- [PROBLEM TO SOLVE]:
Both the line containing "piece('female_buckle', 'clear', femaleBuckle());" and the line containing "points = [vertex.co" belong in the answer, along with every line between them; print exactly those.

- [Modeling code records]:
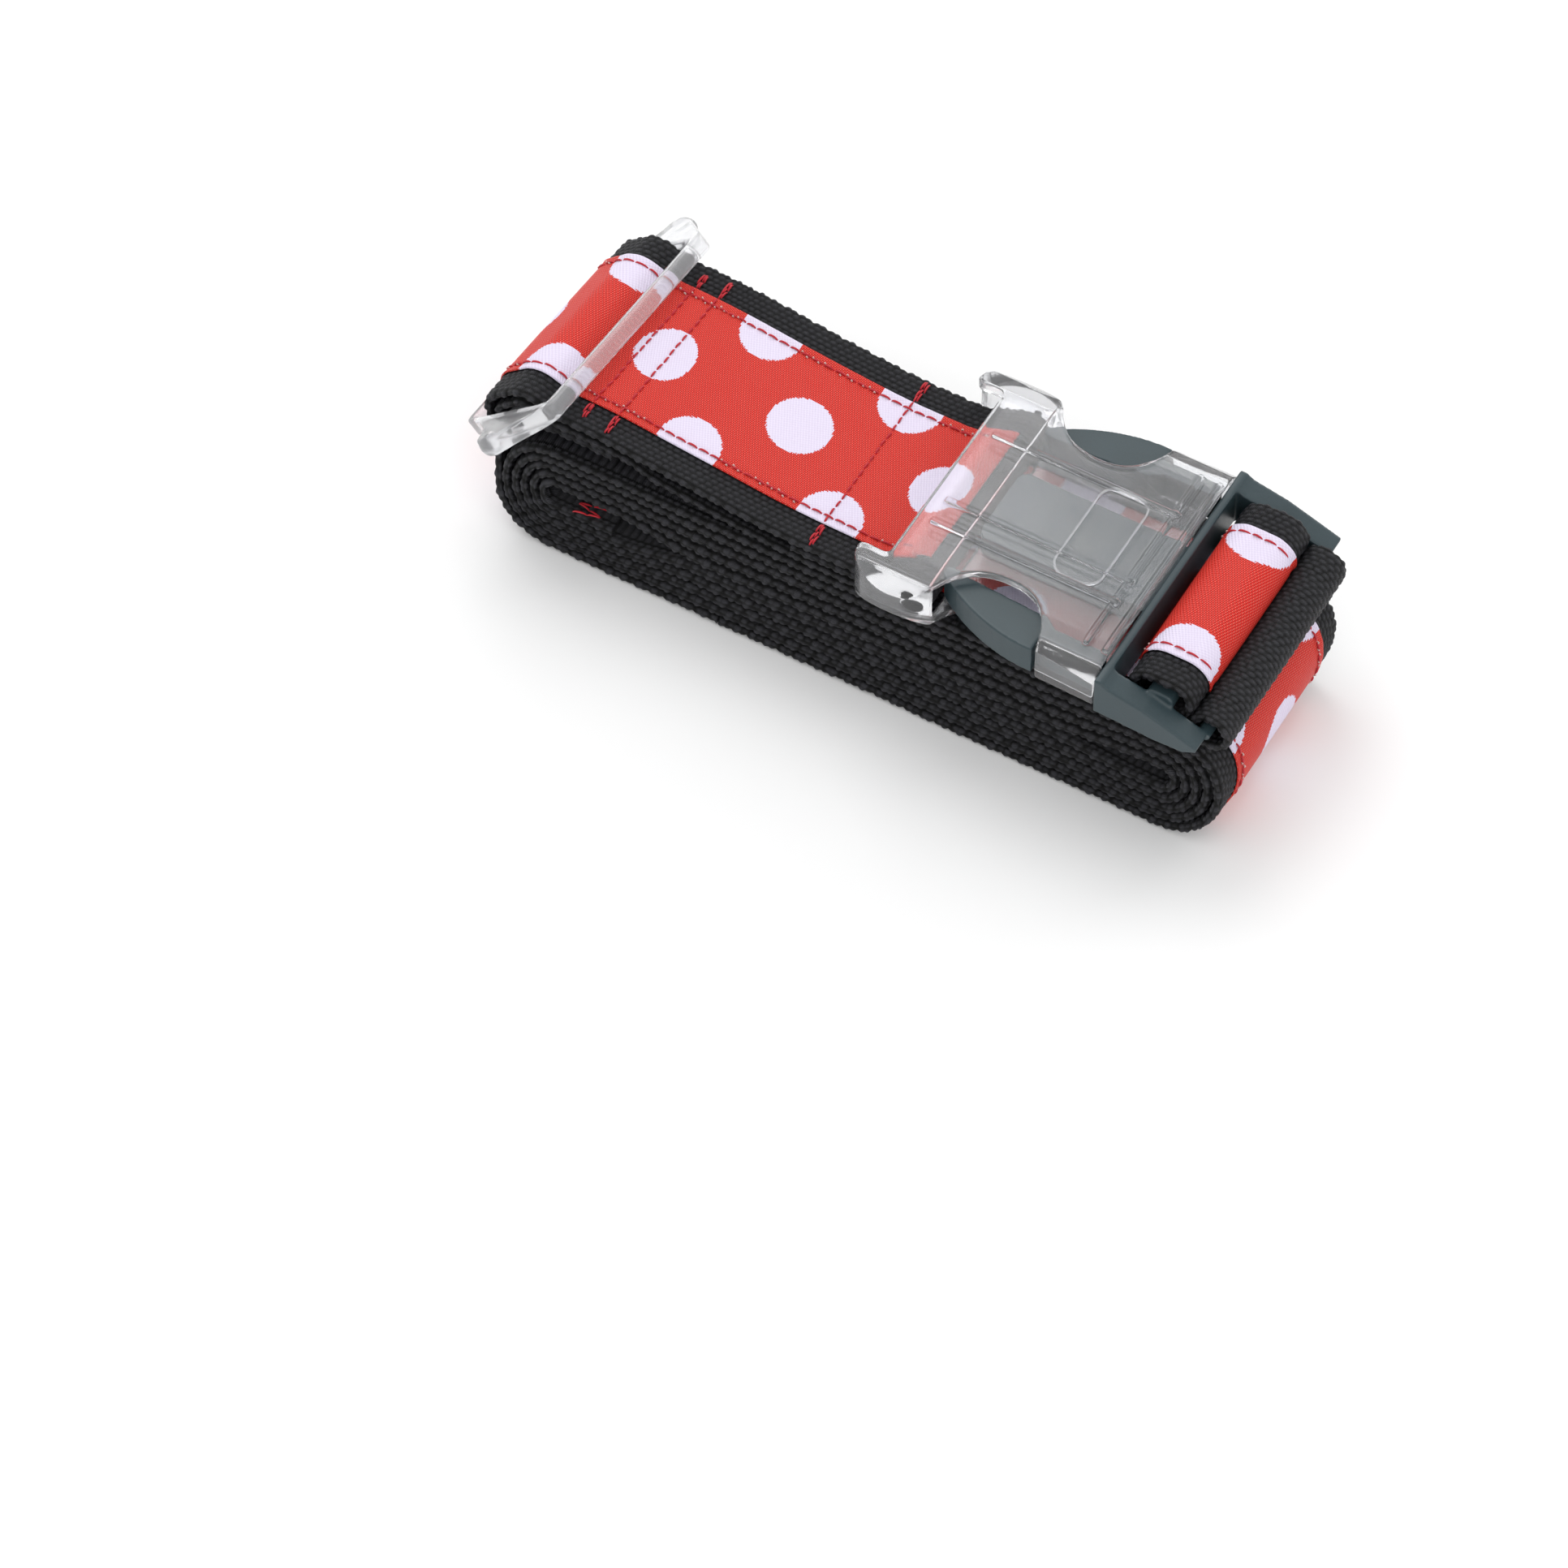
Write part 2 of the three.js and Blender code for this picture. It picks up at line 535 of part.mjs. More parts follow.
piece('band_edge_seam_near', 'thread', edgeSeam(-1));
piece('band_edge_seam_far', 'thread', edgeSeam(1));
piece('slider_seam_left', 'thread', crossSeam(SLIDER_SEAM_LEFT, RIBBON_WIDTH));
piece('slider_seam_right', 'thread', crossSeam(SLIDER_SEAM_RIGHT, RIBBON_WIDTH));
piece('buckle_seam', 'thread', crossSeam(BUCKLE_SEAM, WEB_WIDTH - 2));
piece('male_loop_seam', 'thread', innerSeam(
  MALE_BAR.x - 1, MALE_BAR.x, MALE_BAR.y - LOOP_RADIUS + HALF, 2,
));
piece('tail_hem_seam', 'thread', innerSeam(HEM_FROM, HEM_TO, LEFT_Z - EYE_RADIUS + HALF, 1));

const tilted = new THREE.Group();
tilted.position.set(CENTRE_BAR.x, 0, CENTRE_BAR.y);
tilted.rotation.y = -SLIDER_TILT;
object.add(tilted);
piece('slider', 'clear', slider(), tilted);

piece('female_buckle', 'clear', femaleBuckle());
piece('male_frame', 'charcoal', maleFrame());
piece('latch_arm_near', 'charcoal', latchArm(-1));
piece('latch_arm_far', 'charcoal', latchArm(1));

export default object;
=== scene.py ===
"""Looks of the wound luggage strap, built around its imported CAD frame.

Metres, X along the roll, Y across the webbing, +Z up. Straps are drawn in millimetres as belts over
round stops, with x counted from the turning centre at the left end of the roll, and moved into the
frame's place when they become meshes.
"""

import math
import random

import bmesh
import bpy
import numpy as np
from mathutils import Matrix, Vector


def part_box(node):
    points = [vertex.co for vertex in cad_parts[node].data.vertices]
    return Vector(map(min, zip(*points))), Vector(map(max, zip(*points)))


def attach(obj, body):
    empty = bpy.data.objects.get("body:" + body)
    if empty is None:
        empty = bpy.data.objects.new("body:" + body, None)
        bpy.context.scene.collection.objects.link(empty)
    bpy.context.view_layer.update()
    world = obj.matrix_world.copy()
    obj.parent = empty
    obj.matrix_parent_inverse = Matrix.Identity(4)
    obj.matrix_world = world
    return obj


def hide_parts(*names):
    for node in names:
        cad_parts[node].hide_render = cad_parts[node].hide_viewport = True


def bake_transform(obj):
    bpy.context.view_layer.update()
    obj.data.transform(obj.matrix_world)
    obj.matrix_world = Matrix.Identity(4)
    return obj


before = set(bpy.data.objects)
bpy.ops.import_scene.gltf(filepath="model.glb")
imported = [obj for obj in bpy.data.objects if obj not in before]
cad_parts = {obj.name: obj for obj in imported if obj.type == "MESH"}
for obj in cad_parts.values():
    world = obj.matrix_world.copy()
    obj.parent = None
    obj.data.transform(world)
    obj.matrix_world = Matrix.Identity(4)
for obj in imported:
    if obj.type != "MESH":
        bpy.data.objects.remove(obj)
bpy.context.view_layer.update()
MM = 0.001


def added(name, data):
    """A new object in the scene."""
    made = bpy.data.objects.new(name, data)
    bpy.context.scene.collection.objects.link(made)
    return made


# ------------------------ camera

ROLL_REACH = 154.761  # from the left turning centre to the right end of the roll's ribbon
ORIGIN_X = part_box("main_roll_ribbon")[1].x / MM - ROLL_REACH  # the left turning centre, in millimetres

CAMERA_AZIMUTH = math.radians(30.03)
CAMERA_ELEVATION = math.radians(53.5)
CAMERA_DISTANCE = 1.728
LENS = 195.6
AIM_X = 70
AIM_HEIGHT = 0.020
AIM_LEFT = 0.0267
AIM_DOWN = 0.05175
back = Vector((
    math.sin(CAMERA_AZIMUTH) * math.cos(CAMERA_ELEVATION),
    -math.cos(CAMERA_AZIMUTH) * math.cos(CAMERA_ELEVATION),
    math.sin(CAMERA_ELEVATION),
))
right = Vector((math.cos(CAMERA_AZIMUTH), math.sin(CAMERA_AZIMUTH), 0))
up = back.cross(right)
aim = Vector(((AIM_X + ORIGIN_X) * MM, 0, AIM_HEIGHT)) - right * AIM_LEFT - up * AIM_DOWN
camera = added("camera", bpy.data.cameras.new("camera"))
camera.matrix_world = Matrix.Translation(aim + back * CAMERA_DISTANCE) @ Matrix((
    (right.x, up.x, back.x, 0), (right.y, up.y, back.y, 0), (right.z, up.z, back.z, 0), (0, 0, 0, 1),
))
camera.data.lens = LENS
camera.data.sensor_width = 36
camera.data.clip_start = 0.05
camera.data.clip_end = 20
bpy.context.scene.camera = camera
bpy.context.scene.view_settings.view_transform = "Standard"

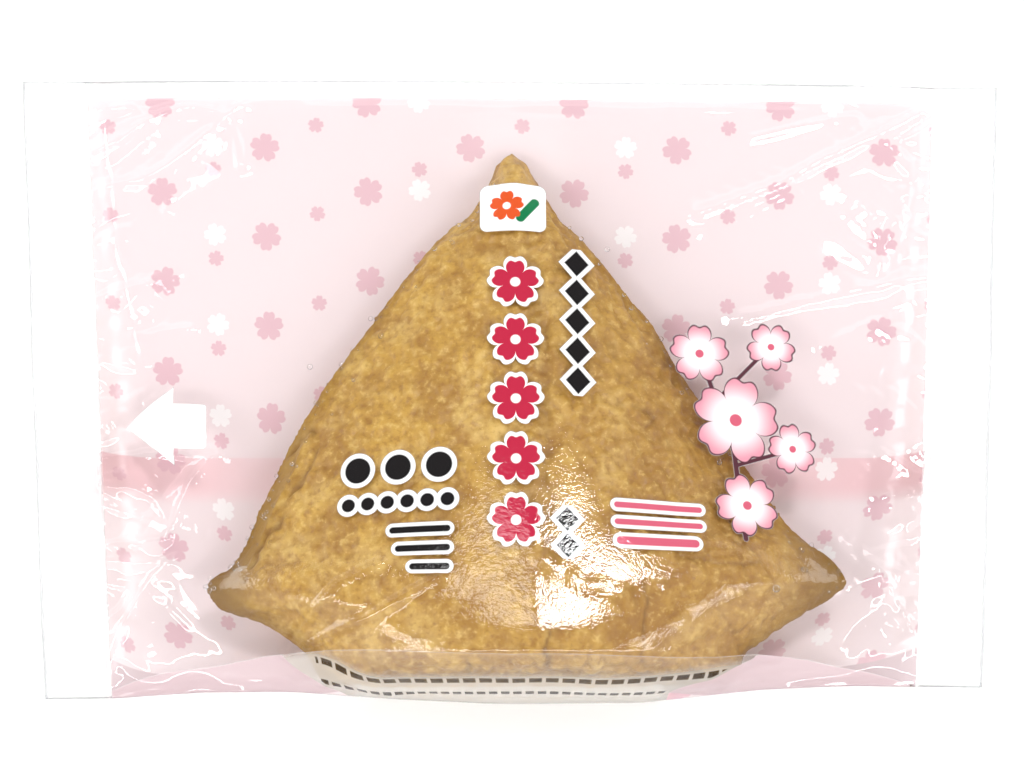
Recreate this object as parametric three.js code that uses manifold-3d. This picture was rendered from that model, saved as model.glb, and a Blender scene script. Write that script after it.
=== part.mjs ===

- [COMPLETED EXERCISE]:
piece('female_buckle', 'clear', femaleBuckle());
piece('male_frame', 'charcoal', maleFrame());
piece('latch_arm_near', 'charcoal', latchArm(-1));
piece('latch_arm_far', 'charcoal', latchArm(1));

export default object;
=== scene.py ===
"""Looks of the wound luggage strap, built around its imported CAD frame.

Metres, X along the roll, Y across the webbing, +Z up. Straps are drawn in millimetres as belts over
round stops, with x counted from the turning centre at the left end of the roll, and moved into the
frame's place when they become meshes.
"""

import math
import random

import bmesh
import bpy
import numpy as np
from mathutils import Matrix, Vector


def part_box(node):
    points = [vertex.co for vertex in cad_parts[node].data.vertices]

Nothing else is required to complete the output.